• Data for the task:

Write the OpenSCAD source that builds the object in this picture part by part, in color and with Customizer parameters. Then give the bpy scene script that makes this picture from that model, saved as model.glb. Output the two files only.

* * *

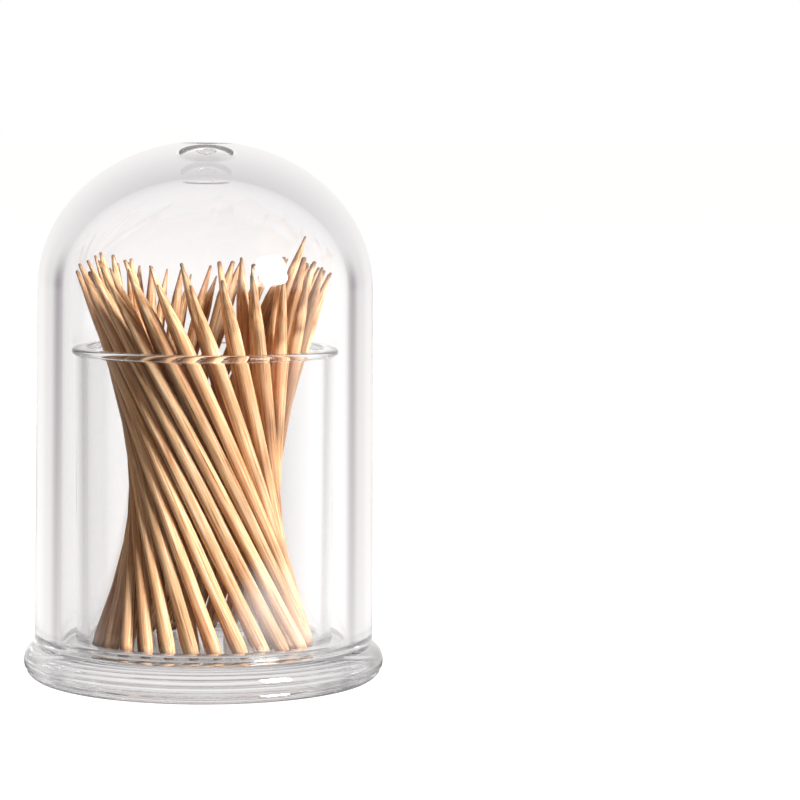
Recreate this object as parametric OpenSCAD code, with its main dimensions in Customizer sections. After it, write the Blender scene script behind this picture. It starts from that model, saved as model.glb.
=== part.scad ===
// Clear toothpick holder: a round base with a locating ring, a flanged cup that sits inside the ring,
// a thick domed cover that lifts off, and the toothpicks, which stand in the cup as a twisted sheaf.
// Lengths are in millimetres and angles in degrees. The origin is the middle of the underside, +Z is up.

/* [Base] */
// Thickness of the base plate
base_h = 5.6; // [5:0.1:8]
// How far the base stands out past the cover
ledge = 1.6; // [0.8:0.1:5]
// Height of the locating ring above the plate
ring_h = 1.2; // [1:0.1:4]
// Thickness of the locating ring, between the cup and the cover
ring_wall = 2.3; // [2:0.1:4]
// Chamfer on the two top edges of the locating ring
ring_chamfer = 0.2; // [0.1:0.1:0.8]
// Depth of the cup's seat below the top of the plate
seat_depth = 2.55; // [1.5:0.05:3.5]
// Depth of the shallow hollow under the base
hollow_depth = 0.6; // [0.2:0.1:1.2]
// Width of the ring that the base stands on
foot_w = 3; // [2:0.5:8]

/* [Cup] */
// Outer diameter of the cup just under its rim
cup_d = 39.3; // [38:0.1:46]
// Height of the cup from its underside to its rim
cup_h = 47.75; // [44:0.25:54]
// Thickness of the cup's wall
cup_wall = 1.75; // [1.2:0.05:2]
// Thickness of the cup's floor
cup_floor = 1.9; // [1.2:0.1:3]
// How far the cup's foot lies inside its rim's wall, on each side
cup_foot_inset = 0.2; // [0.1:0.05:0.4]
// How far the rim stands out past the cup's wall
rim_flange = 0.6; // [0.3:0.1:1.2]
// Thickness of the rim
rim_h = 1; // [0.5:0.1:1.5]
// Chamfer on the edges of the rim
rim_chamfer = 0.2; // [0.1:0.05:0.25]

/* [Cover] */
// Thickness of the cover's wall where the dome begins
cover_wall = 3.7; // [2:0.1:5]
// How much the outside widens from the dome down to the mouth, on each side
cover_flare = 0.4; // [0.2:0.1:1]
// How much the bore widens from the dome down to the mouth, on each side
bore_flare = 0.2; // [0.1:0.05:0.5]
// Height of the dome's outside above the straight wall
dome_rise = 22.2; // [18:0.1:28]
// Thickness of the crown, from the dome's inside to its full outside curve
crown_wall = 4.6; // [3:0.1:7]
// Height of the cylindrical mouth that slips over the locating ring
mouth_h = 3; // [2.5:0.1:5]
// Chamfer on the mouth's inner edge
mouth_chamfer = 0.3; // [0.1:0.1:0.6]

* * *

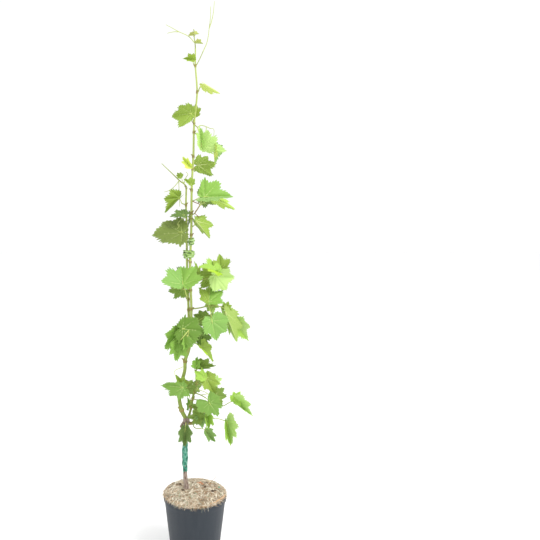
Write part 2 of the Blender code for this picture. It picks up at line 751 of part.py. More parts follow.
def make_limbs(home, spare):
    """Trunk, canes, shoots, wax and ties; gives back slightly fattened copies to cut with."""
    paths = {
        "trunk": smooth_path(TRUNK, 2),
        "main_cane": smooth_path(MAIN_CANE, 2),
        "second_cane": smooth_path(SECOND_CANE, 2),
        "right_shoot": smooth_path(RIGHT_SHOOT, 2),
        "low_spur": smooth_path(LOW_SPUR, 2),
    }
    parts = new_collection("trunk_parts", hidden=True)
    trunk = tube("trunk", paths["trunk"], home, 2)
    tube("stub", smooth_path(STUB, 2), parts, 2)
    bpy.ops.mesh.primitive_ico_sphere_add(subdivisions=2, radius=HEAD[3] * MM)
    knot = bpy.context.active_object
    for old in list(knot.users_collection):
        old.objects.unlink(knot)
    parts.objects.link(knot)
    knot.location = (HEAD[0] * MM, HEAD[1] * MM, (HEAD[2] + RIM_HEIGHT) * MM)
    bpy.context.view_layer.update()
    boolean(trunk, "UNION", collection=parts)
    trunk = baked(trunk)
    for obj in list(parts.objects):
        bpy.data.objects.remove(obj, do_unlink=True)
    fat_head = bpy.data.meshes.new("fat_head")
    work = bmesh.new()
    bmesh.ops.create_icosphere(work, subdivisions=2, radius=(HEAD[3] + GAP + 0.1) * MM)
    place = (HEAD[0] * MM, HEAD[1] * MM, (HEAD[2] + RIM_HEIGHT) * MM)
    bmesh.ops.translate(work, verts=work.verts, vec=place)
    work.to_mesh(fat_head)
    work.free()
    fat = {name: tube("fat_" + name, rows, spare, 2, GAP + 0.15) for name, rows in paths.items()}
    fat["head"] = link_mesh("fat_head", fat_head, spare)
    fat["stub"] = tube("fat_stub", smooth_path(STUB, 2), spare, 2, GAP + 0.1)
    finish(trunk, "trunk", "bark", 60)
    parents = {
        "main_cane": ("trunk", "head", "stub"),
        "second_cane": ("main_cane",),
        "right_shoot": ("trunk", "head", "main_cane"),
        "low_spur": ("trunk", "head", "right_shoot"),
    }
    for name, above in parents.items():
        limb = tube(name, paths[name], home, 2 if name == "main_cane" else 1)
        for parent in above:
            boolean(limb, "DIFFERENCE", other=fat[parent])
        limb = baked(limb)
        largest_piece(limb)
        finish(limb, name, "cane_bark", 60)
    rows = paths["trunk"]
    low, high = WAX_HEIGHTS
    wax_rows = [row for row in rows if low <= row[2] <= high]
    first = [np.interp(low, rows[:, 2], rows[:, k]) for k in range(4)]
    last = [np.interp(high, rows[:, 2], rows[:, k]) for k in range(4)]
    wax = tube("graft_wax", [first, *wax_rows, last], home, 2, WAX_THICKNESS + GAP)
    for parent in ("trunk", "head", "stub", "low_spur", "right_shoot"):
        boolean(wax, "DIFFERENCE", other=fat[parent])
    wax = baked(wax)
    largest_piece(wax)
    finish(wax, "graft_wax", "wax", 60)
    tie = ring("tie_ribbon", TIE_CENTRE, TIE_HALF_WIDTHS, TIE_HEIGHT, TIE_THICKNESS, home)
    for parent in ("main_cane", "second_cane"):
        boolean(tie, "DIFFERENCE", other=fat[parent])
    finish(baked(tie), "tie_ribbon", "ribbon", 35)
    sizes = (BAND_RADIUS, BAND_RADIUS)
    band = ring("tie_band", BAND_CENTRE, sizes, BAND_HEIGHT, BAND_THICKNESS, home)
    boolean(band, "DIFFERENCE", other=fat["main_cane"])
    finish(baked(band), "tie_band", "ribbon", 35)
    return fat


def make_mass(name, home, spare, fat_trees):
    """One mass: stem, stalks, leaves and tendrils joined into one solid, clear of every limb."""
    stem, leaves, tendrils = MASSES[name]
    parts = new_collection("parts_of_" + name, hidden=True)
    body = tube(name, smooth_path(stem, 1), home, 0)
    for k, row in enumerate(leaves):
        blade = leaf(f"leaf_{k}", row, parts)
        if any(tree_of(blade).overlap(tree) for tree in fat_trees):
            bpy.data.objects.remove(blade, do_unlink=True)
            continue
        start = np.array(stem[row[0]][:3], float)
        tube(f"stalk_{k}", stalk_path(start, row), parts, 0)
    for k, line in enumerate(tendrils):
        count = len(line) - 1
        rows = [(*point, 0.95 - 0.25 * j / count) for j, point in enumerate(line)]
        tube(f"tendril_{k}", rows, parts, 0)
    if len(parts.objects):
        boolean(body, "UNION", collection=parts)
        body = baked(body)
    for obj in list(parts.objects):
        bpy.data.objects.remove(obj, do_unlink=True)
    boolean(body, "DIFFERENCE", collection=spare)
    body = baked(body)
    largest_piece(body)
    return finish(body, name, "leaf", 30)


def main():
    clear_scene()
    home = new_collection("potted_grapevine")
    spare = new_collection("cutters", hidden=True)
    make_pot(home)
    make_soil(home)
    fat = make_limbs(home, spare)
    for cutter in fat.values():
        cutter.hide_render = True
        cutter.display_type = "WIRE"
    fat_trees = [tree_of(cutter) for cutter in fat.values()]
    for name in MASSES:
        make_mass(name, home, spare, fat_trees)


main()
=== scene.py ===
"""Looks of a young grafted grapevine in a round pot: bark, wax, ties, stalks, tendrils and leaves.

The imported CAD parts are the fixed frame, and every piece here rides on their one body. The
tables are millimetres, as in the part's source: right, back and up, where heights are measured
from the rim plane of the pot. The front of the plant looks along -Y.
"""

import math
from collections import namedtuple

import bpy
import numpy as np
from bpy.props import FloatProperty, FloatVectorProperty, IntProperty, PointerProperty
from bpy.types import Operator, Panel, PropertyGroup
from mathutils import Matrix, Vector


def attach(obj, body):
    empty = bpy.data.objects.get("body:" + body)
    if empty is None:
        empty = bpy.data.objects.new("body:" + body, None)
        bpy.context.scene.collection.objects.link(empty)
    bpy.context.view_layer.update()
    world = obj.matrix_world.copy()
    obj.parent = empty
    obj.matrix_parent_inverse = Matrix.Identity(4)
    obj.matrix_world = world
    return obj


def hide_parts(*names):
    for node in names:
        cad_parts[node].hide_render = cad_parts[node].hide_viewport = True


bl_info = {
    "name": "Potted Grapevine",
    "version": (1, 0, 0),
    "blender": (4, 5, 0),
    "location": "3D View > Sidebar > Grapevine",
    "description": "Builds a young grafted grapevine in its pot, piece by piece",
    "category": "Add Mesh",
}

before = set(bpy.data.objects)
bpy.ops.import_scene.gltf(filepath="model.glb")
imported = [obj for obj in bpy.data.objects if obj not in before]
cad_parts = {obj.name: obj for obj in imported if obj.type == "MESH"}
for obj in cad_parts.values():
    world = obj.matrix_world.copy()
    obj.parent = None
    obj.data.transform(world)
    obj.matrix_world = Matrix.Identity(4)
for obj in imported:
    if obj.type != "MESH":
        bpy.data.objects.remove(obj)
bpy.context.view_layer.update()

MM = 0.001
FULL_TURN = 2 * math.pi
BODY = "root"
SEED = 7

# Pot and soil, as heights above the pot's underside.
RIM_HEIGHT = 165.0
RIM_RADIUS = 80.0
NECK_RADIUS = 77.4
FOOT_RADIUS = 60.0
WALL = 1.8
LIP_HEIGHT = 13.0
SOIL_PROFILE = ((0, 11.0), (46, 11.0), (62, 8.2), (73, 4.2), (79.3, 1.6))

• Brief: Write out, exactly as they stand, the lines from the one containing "Recreate this object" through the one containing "rim_chamfer = 0.2; // [0.1:0.05:0.25]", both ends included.

• Result:
Recreate this object as parametric OpenSCAD code, with its main dimensions in Customizer sections. After it, write the Blender scene script behind this picture. It starts from that model, saved as model.glb.
=== part.scad ===
// Clear toothpick holder: a round base with a locating ring, a flanged cup that sits inside the ring,
// a thick domed cover that lifts off, and the toothpicks, which stand in the cup as a twisted sheaf.
// Lengths are in millimetres and angles in degrees. The origin is the middle of the underside, +Z is up.

/* [Base] */
// Thickness of the base plate
base_h = 5.6; // [5:0.1:8]
// How far the base stands out past the cover
ledge = 1.6; // [0.8:0.1:5]
// Height of the locating ring above the plate
ring_h = 1.2; // [1:0.1:4]
// Thickness of the locating ring, between the cup and the cover
ring_wall = 2.3; // [2:0.1:4]
// Chamfer on the two top edges of the locating ring
ring_chamfer = 0.2; // [0.1:0.1:0.8]
// Depth of the cup's seat below the top of the plate
seat_depth = 2.55; // [1.5:0.05:3.5]
// Depth of the shallow hollow under the base
hollow_depth = 0.6; // [0.2:0.1:1.2]
// Width of the ring that the base stands on
foot_w = 3; // [2:0.5:8]

/* [Cup] */
// Outer diameter of the cup just under its rim
cup_d = 39.3; // [38:0.1:46]
// Height of the cup from its underside to its rim
cup_h = 47.75; // [44:0.25:54]
// Thickness of the cup's wall
cup_wall = 1.75; // [1.2:0.05:2]
// Thickness of the cup's floor
cup_floor = 1.9; // [1.2:0.1:3]
// How far the cup's foot lies inside its rim's wall, on each side
cup_foot_inset = 0.2; // [0.1:0.05:0.4]
// How far the rim stands out past the cup's wall
rim_flange = 0.6; // [0.3:0.1:1.2]
// Thickness of the rim
rim_h = 1; // [0.5:0.1:1.5]
// Chamfer on the edges of the rim
rim_chamfer = 0.2; // [0.1:0.05:0.25]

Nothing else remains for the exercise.